Kroes est issue d’une famille d’entrepreneurs, mais dans laquelle les rôles étaient assumés de manière très traditionnelle: tandis que sa mère était femme au foyer, son père développait une entreprise de transports par poids lourds dans le port de Rotterdam. Ce pouvoir au féminin dont elle a fait preuve en tant que politicienne aux Pays-Bas et commissaire européenne à Bruxelles n’a pas toujours été présente. "Mon frère a repris l’entreprise portuaire. A cette époque, pour une femme, il n’était pas envisageable de se retrouver dans le port, dans ce secteur."
La Rotterdamoise opta donc pour une carrière académique de collaboratrice scientifique à l’université. Là aussi, il n’était pas encore question de réflexe féministe. Kroes explique: "Le président du conseil de l’université m’avait invitée à prendre une tasse de café et félicitée pour l’annonce de mon mariage. Le président, à cette époque-là, c’était le Bon Dieu, pour ainsi dire. C’est alors qu’il a déclaré: si tu remarques que tu es enceinte, tu es censée arrêter. Aujourd’hui, c’est absolument inimaginable: d’abord, que quelqu’un profère de telles paroles, et ensuite, qu’on les accepte.

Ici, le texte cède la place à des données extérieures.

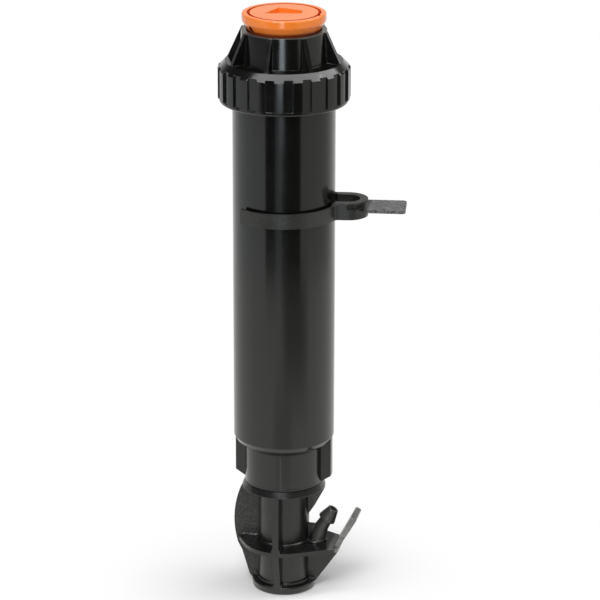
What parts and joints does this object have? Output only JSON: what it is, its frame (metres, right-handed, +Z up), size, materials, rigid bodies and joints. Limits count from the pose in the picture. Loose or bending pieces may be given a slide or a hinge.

Mais à cette époque, en 1965, c’était on ne peut plus normal."
A quel moment le déclic féministe s’est-il produit?
Neelie Kroes Dans les années quatre-vingts, ma position était la suivante: fais de ton mieux. Retrousse les manches sans te plaindre, mais travaille, ça marchera. Jusqu’à ce que, sur la base des chiffres concernant le nombre de femmes occupant des fonctions de direction, je remarque, de plus en plus clairement, que les choses avançaient avec une lenteur étonnante. J’avais eu des opportunités – en travaillant très dur, d’ailleurs. Du sang, de la sueur et des larmes, comme on dit… Mais cela n’est pas nécessairement vrai pour tout le monde. Pour moi, ce fut un cri d’alarme.
Faut-il des quotas fixes pour les femmes?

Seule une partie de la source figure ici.